The Oven in the Dining Room

I have a beautiful, brand-new, 30-inch, four-burner double-ring NXR oven (that's a "cooker" to my U.K. friends)... in the dining room.

We, Boyfriend and I, just moved in to a new apartment, the first piece of property I've ever actually owned. Before we moved in, we knew the oven needed to be replaced. The previous apartment owners knew it, too. The oven is dead, they told us. "The range works, but the oven is shot. We fixed it once before for a few hundred bucks, and now that it's broken again, well, you mentioned you might want to buy a new one anyway..."

It's a long story.

The gist of it is: The oven was supposed to arrive in late March. It did not.

We bought the piece from a retailer that doesn't do any installations. We had to. It was the only seller with this particular unit, and it's exactly the one we wanted.

The previous apartment owners were supposed to receive the oven when it was shipped and take care of installation and removal of the old oven, which they could not do because they oven was unexpectedly on back order. 
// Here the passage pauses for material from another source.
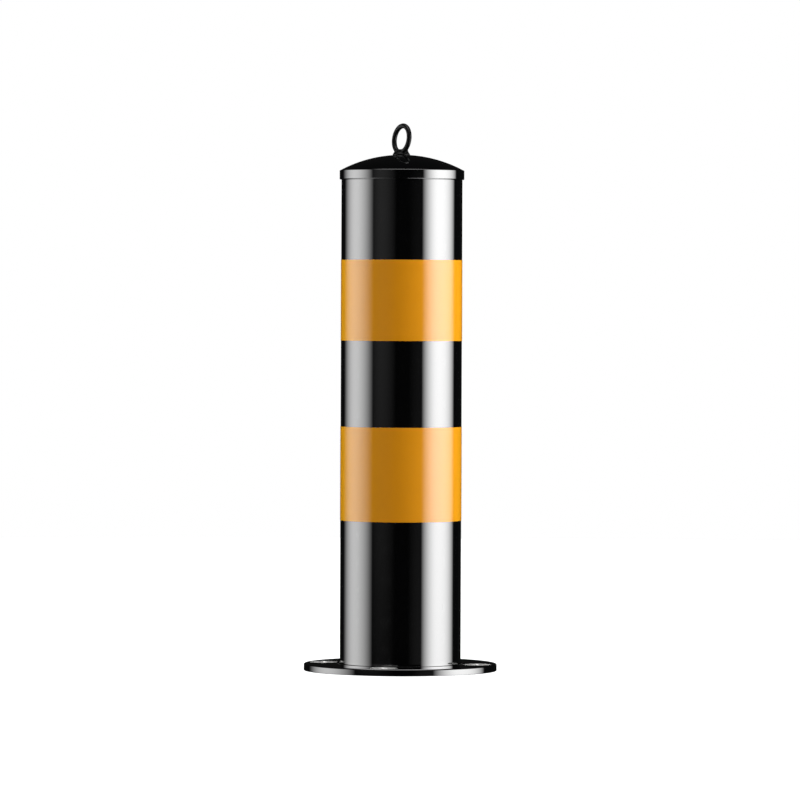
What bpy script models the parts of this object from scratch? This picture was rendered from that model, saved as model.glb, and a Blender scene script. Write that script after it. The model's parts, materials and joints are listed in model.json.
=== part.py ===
"""Retractable bollard: a telescopic steel post, its gas spring and lock, and its in-ground casing.

+Z is up, and the origin is on the post's axis at ground level. The post stands raised and
unlocked. Lengths here are in millimetres: place() turns a finished mesh into metres.
"""

from math import acos, cos, pi, radians, sin, sqrt, tan

import bmesh
import bpy
from mathutils import Matrix, Vector

MM = 0.001
GAP = 0.3  # between pieces that touch
ROUND = 48  # sides of the large rings
SMALL = 16  # sides of screws and rods

TRAVEL = 556.0  # from raised to lowered

# Post
POST_R, POST_WALL = 69.85, 3.0
POST_BOTTOM, POST_TOP = -256.0, 566.4
BORE_R = POST_R - POST_WALL
FILM_R = (70.10, 70.40)
UPPER_BAND = (380.9, 473.9)
LOWER_BAND = (173.4, 281.7)
RIM_R, RIM_BOTTOM, RIM_TOP, RIM_BEVEL = 71.95, POST_TOP + GAP, 577.5, 0.7
DOME_R, DOME_TOP, SHELL = 150.0, 595.5, 6.0
SPIGOT_R, SPIGOT_IN_R, SPIGOT_BOTTOM = BORE_R - GAP, 60.5, 545.0
BOSS_R, BOSS_BOTTOM = 19.0, 570.0
STOP_BOTTOM, GLIDE_BOTTOM, RETAINER_BOTTOM, RETAINER_R = -162.0, -202.0, -206.0, 72.6
NOTCH_X, NOTCH_Y = 72.4, 6.6  # of the slots that ride on the guide rails
BRACKET = (420.0, 428.0)
ROD_BUSH_R, ROD_BUSH_FLANGE_R, ROD_BUSH_Z = 8.0, 10.0, (417.0, 431.0)

# Eye bolt
EYE_R, EYE_WIRE_R = 15.4, 2.65
EYE_PIVOT, EYE_RISE = DOME_TOP + 2.0, 16.3  # where the ring leans from, and its centre above that
EYE_X, EYE_TURN, EYE_LEAN = -2.8, -57.0, 8.0
SHANK_R, SHANK_BOTTOM = 6.0, 570.0
COLLAR_X = -0.9
COLLAR = ((9.7, 0.0), (9.6, 0.7), (8.6, 1.7), (8.0, 3.0), (7.7, 4.8), (6.8, 5.9), (0.0, 6.2))
WASHER_R, WASHER_T, WASHER_TOP = 12.0, 2.5, DOME_TOP - 7.2
EYE_NUT_R, EYE_NUT_T = 10.4, 10.4

# Ground flange and casing
FLANGE_R, FLANGE_T, FLANGE_BORE_R = 111.5, 8.0, 73.2
SCREW_PCR, SCREW_HEAD_R, SCREW_R, SCREW_TURN = 90.5, 16.0, 8.0, -12.0
CASING_R, CASING_WALL = 84.15, 4.0
CASING_BORE_R = CASING_R - CASING_WALL
COLLAR_R, COLLAR_BOTTOM = 105.0, -15.0 - GAP
EDGE_R = 1.6  # of the flange's rounded outer edge
THREAD_BOTTOM, SCREW_END = -13.3, -12.8
KEY_R, KEY_DEPTH = 5.8, 5.0  # of a flange screw's hexagon socket
FLOOR_Z, FLOOR_T, FLOOR_R = -845.0, 12.0, 95.0
BUSH, BUSH_BORE_R = (-150.0, -4.3), 71.2
GUIDE_R = 79.6
RAIL_X, RAIL_Y = (73.0, 79.4), 6.0
LIP_R, WIPER_BOTTOM = 70.75, -4.0
BUFFER_R = (50.0, 69.0)
DRAIN_AT, DRAIN_R, DRAIN_LENGTH = (0.0, -32.0), (12.0, 14.5), 60.0
FIN_X, FIN_T, FIN_Z = (80.0, 130.0), 6.0, (-450.0, -390.0)
FIN_HOLE_X, FIN_HOLE_R = 112.0, 8.0
KEEPER_X, KEEPER_DEPTH, KEEPER_HEIGHT, KEEPER_WALL = (4.0, 34.0), 101.0, 34.0, 3.0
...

In mid April, when there was still no sign of this oven arriving any time soon, Boyfriend and I accepted the fact that we would have to install it and remove the old oven ourselves. Easy enough, right?

Well, the old oven must have been placed in the kitchen prior to the most recent kitchen renovation, because it's sunk below the tiles and otherwise literally built into the room. Whoever did this renovation also built up the door frame so that it's only approximately 26.5 inches wide. Standard doorframes are a minimum of 30 inches wide. Both ovens are 30 inches wide, and between 27 and 29 inches deep.

So neither the old oven nor the new oven can go anywhere until we remove the door frame.

The tiles are another mess altogether. Again, more shoddy work and corner-cutting by whomever completed the last kitchen renovation: The tiles are built up so that the entire kitchen floor is raised about two inches higher than all the other floors in the apartment. My guess is they were saving money and time by building on top of the existing floor rather than removing whatever was there. And what is there? We don't know yet. We won't find out until we start ripping out the old tile (it's a horrible peach color anyway, but in very good condition otherwise). There might be gorgeous hardwood floors beneath, as the rest of the apartment has. There could be linoleum or other tile. There could be guts. I don't know.

But I am almost definitely going to find out soon.